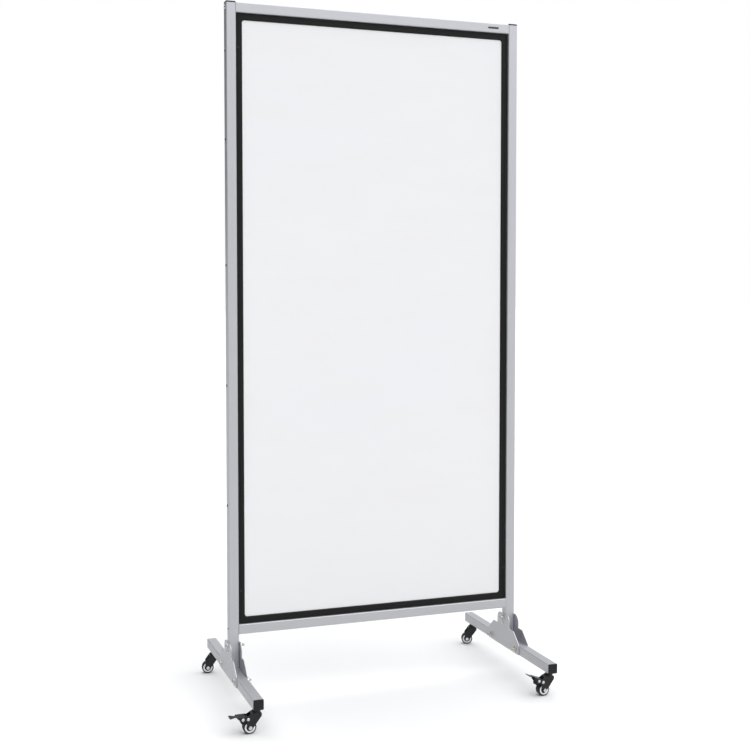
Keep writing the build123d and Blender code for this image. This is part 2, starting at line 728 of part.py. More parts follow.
def cross_rivet(axis, head_at):
    """A pin across the caster with a domed head at each end; the heads start at `head_at`."""
    with BuildPart() as rivet:
        with BuildSketch(axis):
            Circle(M5)
        extrude(amount=head_at + 1, both=True)
        for side in (-1, 1):
            with BuildSketch(axis.offset(side * head_at)):
                Circle(RIVET_HEAD_R)
            extrude(amount=side * 1.8, taper=35)
    return rivet


def brake_shoe(lever):
    """The block under the lever that the pedal presses on the tyre."""
    with BuildPart() as shoe:
        with BuildSketch(side_plane(lever, 0)):
            with BuildLine():
                Polyline(
                    (-7, LEVER_TOP - LEVER_PLATE),
                    (-20, LEVER_TOP - LEVER_PLATE),
                    (-20, -9),
                    (-17.5, -14.5),
                    (-7, -14.5),
                    close=True,
                )
            make_face()
            with Locations((AXLE[0] - PIVOT[0], AXLE[1] - PIVOT[1])):
                Circle(WHEEL_R + SHOE_GAP, mode=Mode.SUBTRACT)
            with Locations((-TOGGLE_BACK, 0)):
                Circle(M5, mode=Mode.SUBTRACT)
        extrude(amount=9, both=True)
    return shoe


for corner, raised in BRAKES.items():
    frame = stems[corner]
    lever = lever_frame(frame, raised)
    cross = side_plane(lever, 0)
    save(brake_lever(lever), f"{corner}_brake_lever")
    save(brake_shoe(lever), f"{corner}_brake_shoe")
    save(cross_rivet(cross, CHEEK_OUT + 0.3), f"{corner}_pivot_rivet")
    toggle = Plane(origin=cross.from_local_coords((-TOGGLE_BACK, 0, 0)), x_dir=cross.x_dir, z_dir=cross.z_dir)
    save(cross_rivet(toggle, CHEEK_OUT), f"{corner}_lever_rivet")
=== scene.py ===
"""Looks of a rolling whiteboard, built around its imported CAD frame. Lengths are in metres."""

import json
import math

import bmesh
import bpy
from mathutils import Matrix, Vector

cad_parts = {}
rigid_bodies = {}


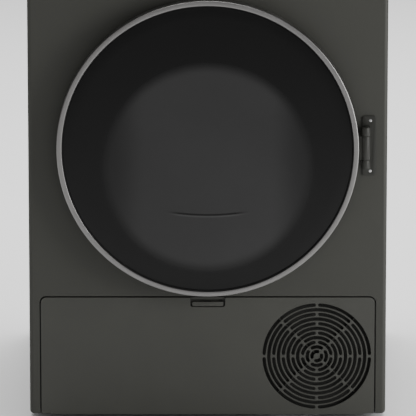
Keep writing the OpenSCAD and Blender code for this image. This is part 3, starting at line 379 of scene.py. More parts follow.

● Problem to work on: Your task is to extract the lines running from the one with "for corner, raised" to the end of the material, inclusive, copying each exactly and adding nothing.

● Answer to the problem:
for corner, raised in BRAKES.items():
    frame = stems[corner]
    lever = lever_frame(frame, raised)
    cross = side_plane(lever, 0)
    save(brake_lever(lever), f"{corner}_brake_lever")
    save(brake_shoe(lever), f"{corner}_brake_shoe")
    save(cross_rivet(cross, CHEEK_OUT + 0.3), f"{corner}_pivot_rivet")
    toggle = Plane(origin=cross.from_local_coords((-TOGGLE_BACK, 0, 0)), x_dir=cross.x_dir, z_dir=cross.z_dir)
    save(cross_rivet(toggle, CHEEK_OUT), f"{corner}_lever_rivet")
=== scene.py ===
"""Looks of a rolling whiteboard, built around its imported CAD frame. Lengths are in metres."""

import json
import math

import bmesh
import bpy
from mathutils import Matrix, Vector

cad_parts = {}
rigid_bodies = {}


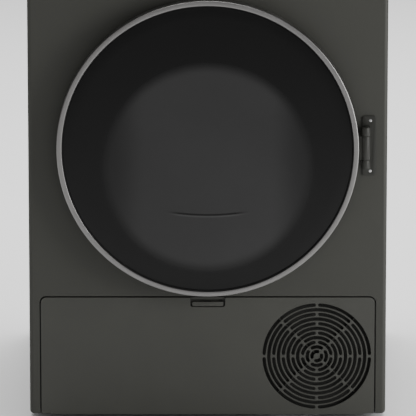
Keep writing the OpenSCAD and Blender code for this image. This is part 3, starting at line 379 of scene.py. More parts follow.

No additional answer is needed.